ENHANCING OUR UNDERSTANDING OF ANATOLIAN TECTONICS: EVIDENCE OF THE NATURE AND EXTENT OF THE GRECIAN SHEAR ZONE FROM A LINEAMENT ANALYSIS

The northern boundary of the Anatolian plate is defined by the seismically active North Anatolian Fault (NAF), a dextral strike-slip fault extending from the Karliova triple junction in the east into the Aegean Sea in the west, where the faults’ surface expression becomes absent. The NAF is contained within a greater east-west trending, dextral shear zone between the Anatolian and Eurasian plates. This zone widens in the westward portion of the system, complicating the through-going active fault geometry of the NAF as it approaches the Aegean Sea and is assumed to continue across the southern and central portions of Greece as the Grecian shear zone. The shear zone terminates at the Hellenic trench where slab rollback of the subducting African plate beneath the Anatolian plate creates a dominance of extensional features, and expected surface expressions of strike-slip shear are seemingly absent. Tectonically sourced features such as faults and fractures may exert a strong control on topographic patterns by creating pathways for weathering and erosion that can be highlighted with a topographic lineament analysis.
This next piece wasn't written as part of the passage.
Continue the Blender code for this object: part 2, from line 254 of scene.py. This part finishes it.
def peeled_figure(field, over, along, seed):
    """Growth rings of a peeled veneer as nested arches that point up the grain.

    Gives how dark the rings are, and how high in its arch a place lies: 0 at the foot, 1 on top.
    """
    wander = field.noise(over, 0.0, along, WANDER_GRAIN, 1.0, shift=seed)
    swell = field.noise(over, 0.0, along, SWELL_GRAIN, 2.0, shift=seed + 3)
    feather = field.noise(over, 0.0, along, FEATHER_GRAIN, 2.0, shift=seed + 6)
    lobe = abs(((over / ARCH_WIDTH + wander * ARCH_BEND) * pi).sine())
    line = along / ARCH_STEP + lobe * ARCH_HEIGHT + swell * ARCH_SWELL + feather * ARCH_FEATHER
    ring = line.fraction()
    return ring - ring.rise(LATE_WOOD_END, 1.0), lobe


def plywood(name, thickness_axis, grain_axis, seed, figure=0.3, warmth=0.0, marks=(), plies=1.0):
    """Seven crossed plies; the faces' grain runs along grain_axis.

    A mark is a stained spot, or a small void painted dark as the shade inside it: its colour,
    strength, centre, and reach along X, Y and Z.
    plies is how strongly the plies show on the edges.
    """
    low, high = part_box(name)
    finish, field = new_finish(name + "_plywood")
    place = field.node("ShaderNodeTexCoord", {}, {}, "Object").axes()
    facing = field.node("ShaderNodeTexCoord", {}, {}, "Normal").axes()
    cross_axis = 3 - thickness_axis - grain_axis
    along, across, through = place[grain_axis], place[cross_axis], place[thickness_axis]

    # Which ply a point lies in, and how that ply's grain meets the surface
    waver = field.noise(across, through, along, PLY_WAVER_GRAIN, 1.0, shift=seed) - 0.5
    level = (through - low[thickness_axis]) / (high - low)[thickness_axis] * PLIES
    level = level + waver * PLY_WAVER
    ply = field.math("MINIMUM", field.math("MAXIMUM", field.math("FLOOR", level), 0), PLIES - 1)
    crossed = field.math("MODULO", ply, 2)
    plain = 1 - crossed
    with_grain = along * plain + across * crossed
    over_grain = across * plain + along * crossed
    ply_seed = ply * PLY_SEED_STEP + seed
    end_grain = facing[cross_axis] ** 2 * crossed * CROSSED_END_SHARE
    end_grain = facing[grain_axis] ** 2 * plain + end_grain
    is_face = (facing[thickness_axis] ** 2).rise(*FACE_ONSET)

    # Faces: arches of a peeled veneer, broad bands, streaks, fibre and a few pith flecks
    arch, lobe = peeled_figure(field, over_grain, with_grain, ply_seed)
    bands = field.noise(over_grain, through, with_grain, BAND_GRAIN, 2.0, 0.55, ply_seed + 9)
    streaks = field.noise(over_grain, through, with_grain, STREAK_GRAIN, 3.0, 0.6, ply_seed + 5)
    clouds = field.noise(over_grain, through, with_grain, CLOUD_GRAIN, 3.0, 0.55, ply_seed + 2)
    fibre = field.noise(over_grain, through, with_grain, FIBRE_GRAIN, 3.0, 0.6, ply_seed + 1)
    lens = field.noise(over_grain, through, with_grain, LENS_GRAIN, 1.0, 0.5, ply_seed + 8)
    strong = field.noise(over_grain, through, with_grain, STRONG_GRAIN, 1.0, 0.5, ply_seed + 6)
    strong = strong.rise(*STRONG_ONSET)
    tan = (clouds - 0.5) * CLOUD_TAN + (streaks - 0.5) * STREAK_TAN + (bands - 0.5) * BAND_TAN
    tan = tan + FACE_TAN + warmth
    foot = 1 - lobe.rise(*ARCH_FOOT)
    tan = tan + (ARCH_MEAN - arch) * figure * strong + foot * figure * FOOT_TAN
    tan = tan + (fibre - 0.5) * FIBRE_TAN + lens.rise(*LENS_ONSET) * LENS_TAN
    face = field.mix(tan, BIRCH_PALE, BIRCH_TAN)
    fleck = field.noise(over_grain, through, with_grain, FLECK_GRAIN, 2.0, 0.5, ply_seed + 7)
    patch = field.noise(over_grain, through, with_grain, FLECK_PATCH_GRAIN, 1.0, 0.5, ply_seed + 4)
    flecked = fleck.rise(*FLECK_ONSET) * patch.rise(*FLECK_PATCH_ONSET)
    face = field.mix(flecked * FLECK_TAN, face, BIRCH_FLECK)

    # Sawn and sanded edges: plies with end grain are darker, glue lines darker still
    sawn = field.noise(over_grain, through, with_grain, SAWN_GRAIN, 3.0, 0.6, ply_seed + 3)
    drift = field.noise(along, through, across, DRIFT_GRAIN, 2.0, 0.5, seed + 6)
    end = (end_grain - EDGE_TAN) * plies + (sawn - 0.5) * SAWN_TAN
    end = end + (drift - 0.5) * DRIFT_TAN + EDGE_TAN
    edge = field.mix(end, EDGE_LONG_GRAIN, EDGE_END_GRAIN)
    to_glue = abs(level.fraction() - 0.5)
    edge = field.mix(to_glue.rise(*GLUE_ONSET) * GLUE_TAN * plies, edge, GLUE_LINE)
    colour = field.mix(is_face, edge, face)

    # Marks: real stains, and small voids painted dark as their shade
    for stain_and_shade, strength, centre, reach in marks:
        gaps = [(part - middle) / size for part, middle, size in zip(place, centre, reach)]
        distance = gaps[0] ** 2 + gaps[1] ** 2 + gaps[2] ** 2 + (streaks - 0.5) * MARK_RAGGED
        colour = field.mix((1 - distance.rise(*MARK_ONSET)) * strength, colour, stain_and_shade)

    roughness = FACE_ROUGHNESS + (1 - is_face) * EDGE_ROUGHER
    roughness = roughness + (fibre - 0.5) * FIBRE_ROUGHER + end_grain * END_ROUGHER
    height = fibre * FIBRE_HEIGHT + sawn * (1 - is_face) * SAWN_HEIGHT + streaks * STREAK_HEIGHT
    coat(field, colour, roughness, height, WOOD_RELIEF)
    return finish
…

To understand the nature and extent of the Grecian shear zone, we compared a detailed lineament analysis of the Aegean region with expected orientations for Riedel shears and shear-associated structures. Lineament mapping was completed using a digital elevation model processed as hill-shades at a 45° vertical sun-angle, better highlighting topographic changes. The azimuthal direction of the incoming solar radiation was rotated at 45° increments, creating a series of filtered images for manual lineament picking. The Gulf of Saros region – known to be within the shear zone and host the NAF – was analyzed to determine a cell size adequate for dividing the lineament data and producing a more detailed interpretation of the shear zone boundaries. At a coarse analysis of the initial lineament data, there is no strong correlation of dominant orientations with Riedel shears and structures in northern or southern Greece. Central Greece depicts some dominant trends corresponding with Riedel shears in the eastern half, but these features lose their dominancy in the western half. We present a more detailed evaluation of the Grecian shear zone and its extent, strengthening our current understanding of Anatolian tectonics.